Given task:
Emit a verbatim copy of the lines running from the line with "obj.data.transform(world)" through the end of the material below.

Recorded information:

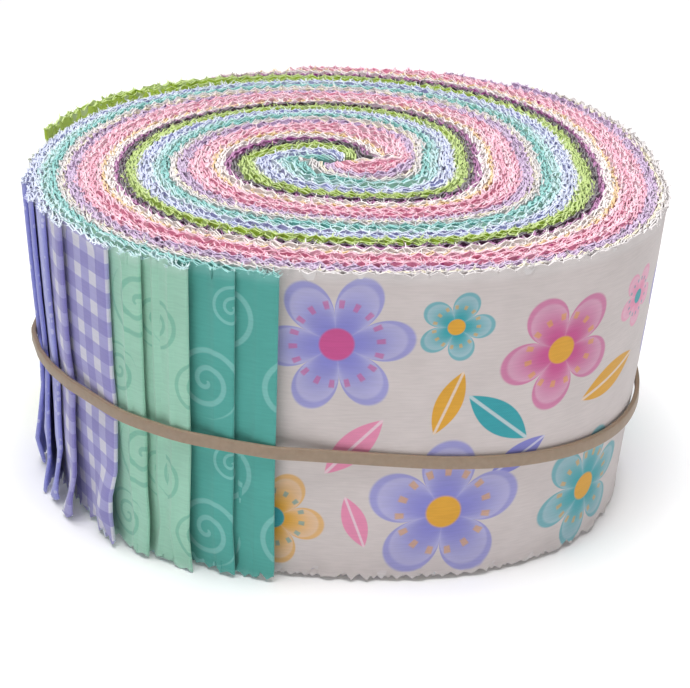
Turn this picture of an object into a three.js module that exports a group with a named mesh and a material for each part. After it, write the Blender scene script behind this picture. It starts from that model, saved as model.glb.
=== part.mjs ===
// A roll of pre-cut quilting strips. About forty pinked cotton strips are folded in half, laid on each
// other as one stack, and wound up anticlockwise (seen from above) round a flat slot. The roll stands on
// its cut edges. Millimetres, +Z up, origin in the middle of the underside.
import * as THREE from 'three';
import { mergeVertices } from 'three/addons/utils/BufferGeometryUtils.js';

// Driving sizes
const stripWidth = 63.5; // the cut width of every strip, so the height of the roll
const slotLength = 6; // half length of the flat slot that the stack is wound round
const slotWidth = 1; // half width of that slot
const slotTurns = 0.3; // where the slot's outline lies, counted in turns of the winding
const turnGap = 0.4; // clear gap between one turn of the stack and the next
const sheetGap = 0.3; // clear gap between a loose end and what lies under it
const bottomDrawIn = 0.055; // share by which the roll is narrower at its foot than at its top
const footShift = { x: -3.4, y: 1.7 }; // how far the foot lies beside the top
const centring = { x: 0.7, y: -2.4 }; // brings the middle of the underside to the origin

// How the winding differs round the roll: for each direction seen from above, the radius at which the
// count of turns begins and the radius that one turn of the stack adds there.
const directions = [
  { at: 0, start: -7.3, perTurn: 23.4 },
  { at: 45, start: -3.1, perTurn: 21.8 },
  { at: 90, start: -0.9, perTurn: 22.4 },
  { at: 135, start: 0.7, perTurn: 23.3 },
  { at: 180, start: 1.5, perTurn: 21.8 },
  { at: 225, start: -2.6, perTurn: 23.0 },
  { at: 270, start: -6.7, perTurn: 24.6 },
  { at: 315, start: -4.9, perTurn: 26.0 },
];

// Loose ends that show round the outside, from the outermost strip inwards. Each ends at a fold, and the
// next one comes out from under it. ends: direction of the fold in degrees; top: how high the strip lies
// in the stack, from 0 at its inside to 1 at its outside.
const looseEnds = [
  { name: 'print_strip', ends: 37, top: 1.0, colour: 0xbeb4b2 },
  { name: 'lilac_strip', ends: 62, top: 0.945, colour: 0x966ea0 },
  { name: 'pink_strip_outer', ends: 84, top: 0.82, colour: 0xf08caa },
  { name: 'pink_strip_inner', ends: 102, top: 0.69, colour: 0xf0a0b4 },
  { name: 'cream_strip', ends: 112, top: 0.56, colour: 0xf5ebe6 },
  { name: 'plum_strip', ends: 120, top: 0.465, colour: 0xa03c8c },
  { name: 'lime_strip', ends: 165, top: 0.385, colour: 0xaac846 },
  { name: 'lavender_strip', ends: 207, top: 0.33, colour: 0xaaafeb },
  { name: 'gingham_strip', ends: 226, top: 0.275, colour: 0xcdc8d7 },
  { name: 'mint_strip_outer', ends: 234.5, top: 0.22, colour: 0xa5d2b9 },
  { name: 'mint_strip_inner', ends: 244.5, top: 0.165, colour: 0x96bea5 },
  { name: 'teal_strip_outer', ends: 253, top: 0.11, colour: 0x5aafa0 },
  { name: 'teal_strip_inner', ends: 261.5, top: 0.055, colour: 0x4ba59b },
];
const wholeTurnsAtEnd = 2; // full turns of the stack before the turn in which its ends show
const tuckedUnder = 8; // degrees by which a loose end reaches back under the one outside it
const tailGap = 0.5; // degrees left clear between the coil and the tail of a loose end

// Teeth of the pinked edges, and the relief of the coil's upper face: how far it drops at each place
// across the stack, as rounded shoulders at both sides and one deep furrow beside the lime strips.
const toothHeight = 1.5;
const toothHalfPitch = 1.5;
const coilStep = 6; // degrees from one section of the coil to the next
const coilStart = -228; // degrees at which the outermost strips begin at the slot
const leastStep = 0.03; // keeps the points of a section apart where the stack is thin
const coilRelief = [
  { across: 0, drop: 1.0 },
  { across: 0.12, drop: 0 },
  { across: 0.31, drop: 0.2 },
  { across: 0.385, drop: 1.4 },
  { across: 0.46, drop: 0.2 },
  { across: 0.86, drop: 0 },
  { across: 1, drop: 1.0 },
];

// Elastic band: a flat ring that lies round the loose ends in a slightly tilted plane
const band = { height: 26.3, tiltX: -0.075, tiltY: -0.016, width: 2.7, thickness: 1.0, step: 4 };

const radians = Math.PI / 180;
const rounding = 1e-6; // slack for comparing shares and angles that should be equal

// Smooth value of one column of the directions, round the whole circle
function around(column, angle) {
  const count = directions.length;
  const place = ((angle / 360) % 1 + 1) % 1 * count;
  const row = Math.floor(place);
  const t = place - row;
  const [a, b, c, d] = [-1, 0, 1, 2].map((k) => directions[(row + k + count) % count][column]);
  return b + 0.5 * t * (c - a + t * (2 * a - 5 * b + 4 * c - d + t * (3 * (b - c) + d - a)));
}

// Radius in the top plane of a place in the winding, at a running angle and a share of the stack
function radiusAt(angle, share) {
  const turns = angle / 360 + share;
  const start = around('start', angle);
  const perTurn = around('perTurn', angle);
  if (turns >= 1) return start + perTurn * turns;
  const c = Math.cos(angle * radians) / slotLength;
  const s = Math.sin(angle * radians) / slotWidth;
  const slot = 1 / Math.hypot(c, s);
  return slot + (start + perTurn - slot) * (turns - slotTurns) / (1 - slotTurns);
}

// Point at an angle and a top-plane radius, brought to its height: the roll narrows towards its foot
function pointAt(angle, radius, z) {
  const depth = 1 - z / stripWidth;
  const r = radius * (1 - bottomDrawIn * depth);
  const x = r * Math.cos(angle * radians) + footShift.x * depth + centring.x;
  const y = r * Math.sin(angle * radians) + footShift.y * depth + centring.y;
  return new THREE.Vector3(x, y, z);
}

// Closed solid through a row of sections with equal counts of points. Open rows get flat end caps.
function solidThrough(sections, capTriangles) {
  const size = sections[0].length;
  const closed = !capTriangles;
  const positions = sections.flat().flatMap((p) => [p.x, p.y, p.z]);
  const indices = [];
  const spans = closed ? sections.length : sections.length - 1;
  for (let i = 0; i < spans; i += 1) {
    const next = (i + 1) % sections.length;
    for (let j = 0; j < size; j += 1) {
      const a = i * size + j;
      const b = i * size + ((j + 1) % size);
      const c = next * size + ((j + 1) % size);
      const d = next * size + j;
      indices.push(a, b, c, a, c, d);
    }
  }
  if (!closed) {
    const last = (sections.length - 1) * size;
    capTriangles.forEach(([a, b, c]) => indices.push(a, c, b, last + a, last + b, last + c));
  }
  const geometry = new THREE.BufferGeometry();
  geometry.setAttribute('position', new THREE.Float32BufferAttribute(positions, 3));
  geometry.setIndex(indices);
  return mergeVertices(geometry);
}

function addMesh(group, name, geometry, colour, roughness) {
  geometry.computeVertexNormals();
  const material = new THREE.MeshStandardMaterial({ color: colour, roughness, metalness: 0 });
  const mesh = new THREE.Mesh(geometry, material);
  mesh.name = name;
  group.add(mesh);
}

// Running angles of the loose ends: where each fold lies and where its tucked tail begins
const lastFold = looseEnds[looseEnds.length - 1].ends;
looseEnds.forEach((end, i) => {
  end.foldAngle = end.ends + 360 * wholeTurnsAtEnd;
  const previousFold = i === 0 ? lastFold + 360 * (wholeTurnsAtEnd - 1) : looseEnds[i - 1].foldAngle;
  end.tailAngle = previousFold - tuckedUnder;
  end.bottom = i + 1 < looseEnds.length ? looseEnds[i + 1].top : 0;
});

// Share of the stack at which the coil's outer face lies: full inside, then stepped down under each end
function coilTop(angle) {
  const over = looseEnds.filter((end) => end.tailAngle <= angle);
  return over.length ? over[over.length - 1].bottom : 1;
}

// One section of the coil, with its points at the shares of the relief that the stack has there
function coilSection(angle, topShare) {
  const lowShare = Math.max(0, slotTurns - angle / 360);
  const places = coilRelief.length - 1;
  const inner = radiusAt(angle, lowShare) + turnGap / 2;
  const outer = radiusAt(angle, topShare) - turnGap / 2;
  const upper = coilRelief.map(({ across, drop }, i) => {
    const radius = radiusAt(angle, across);
    const kept = Math.min(Math.max(radius, inner + leastStep * i), outer - leastStep * (places - i));
    return pointAt(angle, kept, stripWidth - drop);
  });
  return [pointAt(angle, outer, 0), pointAt(angle, inner, 0), ...upper];
}

function coilGeometry() {
  const coilEnd = looseEnds[looseEnds.length - 1].tailAngle - tailGap;
  const angles = new Set();
  const spans = Math.round((coilEnd - coilStart) / coilStep);
  for (let i = 0; i <= spans; i += 1) angles.add(coilStart + ((coilEnd - coilStart) * i) / spans);
  const nearTail = (angle) => looseEnds.some((end) => Math.abs(end.tailAngle - angle) < coilStep / 3);
  const even = [...angles].filter((angle) => angle === coilEnd || !nearTail(angle));
  const rows = even.map((angle) => ({ angle, top: coilTop(angle - rounding) }));
  looseEnds.slice(0, -1).forEach((end, i) => {
    const before = i === 0 ? 1 : looseEnds[i - 1].bottom;
    rows.push({ angle: end.tailAngle - 1.5, top: before });
    rows.push({ angle: end.tailAngle - tailGap, top: end.bottom });
  });
  rows.sort((a, b) => a.angle - b.angle);
  const sections = rows.map(({ angle, top }) => coilSection(angle, top));
  const outline = [[1, 0], [0, 0], ...coilRelief.map(({ across, drop }) => [across, stripWidth - drop])];
  const contour = outline.map(([x, y]) => new THREE.Vector2(x, y));
  const cap = THREE.ShapeUtils.triangulateShape(contour, []).map(([a, b, c]) => [a, c, b]);
  return solidThrough(sections, cap);
}

// A loose end: a thin sheet on the winding, with pinked teeth along its upper and lower edges
function looseEndGeometry({ tailAngle, foldAngle, top, bottom }) {
  const middle = radiusAt(foldAngle, top);
  const steps = Math.round(((foldAngle - tailAngle) * radians * middle) / toothHalfPitch);
  const sections = [];
  for (let i = 0; i <= steps; i += 1) {
    const angle = tailAngle + ((foldAngle - tailAngle) * i) / steps;
    const notch = i % 2 ? toothHeight : 0;
    const inner = radiusAt(angle, bottom) + sheetGap / 2;
    const outer = radiusAt(angle, top) - sheetGap / 2;
    sections.push([
      pointAt(angle, outer, notch),
      pointAt(angle, inner, notch),
      pointAt(angle, inner, stripWidth - notch),
      pointAt(angle, outer, stripWidth - notch),
    ]);
  }
  return solidThrough(sections, [[0, 1, 2], [0, 2, 3]]);
}

// Outermost top-plane radius of the loose ends at an angle round the roll
function outlineAt(angle) {
  const radii = looseEnds.flatMap((end) => [0, 360, 720, 1080]
    .map((turn) => angle + turn)
    .filter((running) => running >= end.tailAngle && running <= end.foldAngle)
    .map((running) => radiusAt(running, end.top)));
  return Math.max(...radii);
}

// Convex outline round the roll in the top plane, as a taut band takes it
function tautOutline() {
  const points = [];
  for (let angle = 0; angle < 360; angle += 1) {
    const radius = outlineAt(angle);
    points.push({ x: radius * Math.cos(angle * radians), y: radius * Math.sin(angle * radians) });
  }
  looseEnds.forEach(({ foldAngle, top }) => {
    const radius = radiusAt(foldAngle, top);
    points.push({ x: radius * Math.cos(foldAngle * radians), y: radius * Math.sin(foldAngle * radians) });
  });
  points.sort((a, b) => a.x - b.x || a.y - b.y);
  const turnsLeft = (a, b, c) => (b.x - a.x) * (c.y - a.y) - (b.y - a.y) * (c.x - a.x) > 0;
  const chain = (list) => list.reduce((kept, point) => {
    while (kept.length > 1 && !turnsLeft(kept[kept.length - 2], kept[kept.length - 1], point)) kept.pop();
    kept.push(point);
    return kept;
  }, []);
  return [...chain(points).slice(0, -1), ...chain([...points].reverse()).slice(0, -1)];
}

// Radius at which a ray from the middle leaves the convex outline
function tautRadius(hull, angle) {
  const dx = Math.cos(angle * radians);
  const dy = Math.sin(angle * radians);
  const hits = hull.map((a, i) => {
    const b = hull[(i + 1) % hull.length];
    const ex = b.x - a.x;
    const ey = b.y - a.y;
    const scale = dx * ey - dy * ex;
    const along = (a.x * ey - a.y * ex) / scale;
    const share = (a.x * dy - a.y * dx) / scale;
    return share >= -rounding && share <= 1 + rounding && along > 0 ? along : 0;
  });
  return Math.max(...hits);
}

function bandGeometry() {
  const hull = tautOutline();
  const folds = looseEnds.map(({ ends }) => ends);
  const angles = [...folds];
  for (let angle = 0; angle < 360; angle += band.step) {
    if (folds.every((fold) => Math.abs(fold - angle) > band.step / 3)) angles.push(angle);
  }
  angles.sort((a, b) => a - b);
  const sections = angles.map((angle) => {
    const inner = tautRadius(hull, angle) + sheetGap;
    const outer = inner + band.thickness;
    const x = inner * Math.cos(angle * radians);
    const y = inner * Math.sin(angle * radians);
    const middle = band.height + band.tiltX * x + band.tiltY * y;
    const low = middle - band.width / 2;
    const high = middle + band.width / 2;
    return [
      pointAt(angle, outer, low),
      pointAt(angle, inner, low),
      pointAt(angle, inner, high),
      pointAt(angle, outer, high),
    ];
  });
  return solidThrough(sections);
}

const roll = new THREE.Group();
const cotton = 0.9;
const rubber = 0.6;
addMesh(roll, 'coiled_stack', coilGeometry(), 0xe6a0be, cotton);
looseEnds.forEach((end) => addMesh(roll, end.name, looseEndGeometry(end), end.colour, cotton));
addMesh(roll, 'elastic_band', bandGeometry(), 0xb9a087, rubber);

export default roll;
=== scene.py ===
import math

import bmesh
import bpy
import numpy as np
from mathutils import Euler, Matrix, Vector
from mathutils.geometry import convex_hull_2d


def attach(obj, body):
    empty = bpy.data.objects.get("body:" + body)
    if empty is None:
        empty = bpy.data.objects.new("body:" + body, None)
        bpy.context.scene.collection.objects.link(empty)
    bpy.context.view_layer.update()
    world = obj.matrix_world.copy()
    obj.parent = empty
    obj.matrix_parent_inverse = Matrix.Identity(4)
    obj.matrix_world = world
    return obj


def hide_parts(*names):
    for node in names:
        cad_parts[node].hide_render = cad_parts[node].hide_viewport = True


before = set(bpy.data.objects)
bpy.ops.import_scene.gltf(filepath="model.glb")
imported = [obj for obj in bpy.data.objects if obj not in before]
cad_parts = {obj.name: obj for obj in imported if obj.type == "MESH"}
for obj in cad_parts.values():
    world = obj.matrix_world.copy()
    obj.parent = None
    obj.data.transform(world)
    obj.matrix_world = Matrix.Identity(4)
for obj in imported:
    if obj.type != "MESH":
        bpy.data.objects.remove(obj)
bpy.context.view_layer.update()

# Studio. The roll stands on a plain pale sheet under a broad overhead softbox, with weaker light from
# both front corners, seen from a little above its rim. Sizes in metres.
CAMERA_PLACE = (0.0012, -0.3740, 0.1903)
CAMERA_DOWN = math.radians(24.2)
CAMERA_ROLL = math.radians(-0.7)
CAMERA_LENS = 101.5
CAMERA_NEAREST = 0.01
LIGHTS_AIM = (0, 0, 0.03)
SURROUND_LIGHT = 0.14
FLOOR_SIZE = 6.0
FLOOR_COLOUR = (0.93, 0.93, 0.935, 1)
FLOOR_GLOW = 0.1
FLOOR_ROUGHNESS = 0.9
SOFTBOXES = [
    # name, place, size, watts
    ("softbox_above", (0.0, -0.08, 0.95), 0.7, 12.6),
    ("softbox_front_left", (-0.75, -0.85, 0.55), 0.6, 0.9),
    ("softbox_front_right", (0.85, -0.70, 0.50), 0.6, 0.6),
]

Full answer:
    obj.data.transform(world)
    obj.matrix_world = Matrix.Identity(4)
for obj in imported:
    if obj.type != "MESH":
        bpy.data.objects.remove(obj)
bpy.context.view_layer.update()

# Studio. The roll stands on a plain pale sheet under a broad overhead softbox, with weaker light from
# both front corners, seen from a little above its rim. Sizes in metres.
CAMERA_PLACE = (0.0012, -0.3740, 0.1903)
CAMERA_DOWN = math.radians(24.2)
CAMERA_ROLL = math.radians(-0.7)
CAMERA_LENS = 101.5
CAMERA_NEAREST = 0.01
LIGHTS_AIM = (0, 0, 0.03)
SURROUND_LIGHT = 0.14
FLOOR_SIZE = 6.0
FLOOR_COLOUR = (0.93, 0.93, 0.935, 1)
FLOOR_GLOW = 0.1
FLOOR_ROUGHNESS = 0.9
SOFTBOXES = [
    # name, place, size, watts
    ("softbox_above", (0.0, -0.08, 0.95), 0.7, 12.6),
    ("softbox_front_left", (-0.75, -0.85, 0.55), 0.6, 0.9),
    ("softbox_front_right", (0.85, -0.70, 0.50), 0.6, 0.6),
]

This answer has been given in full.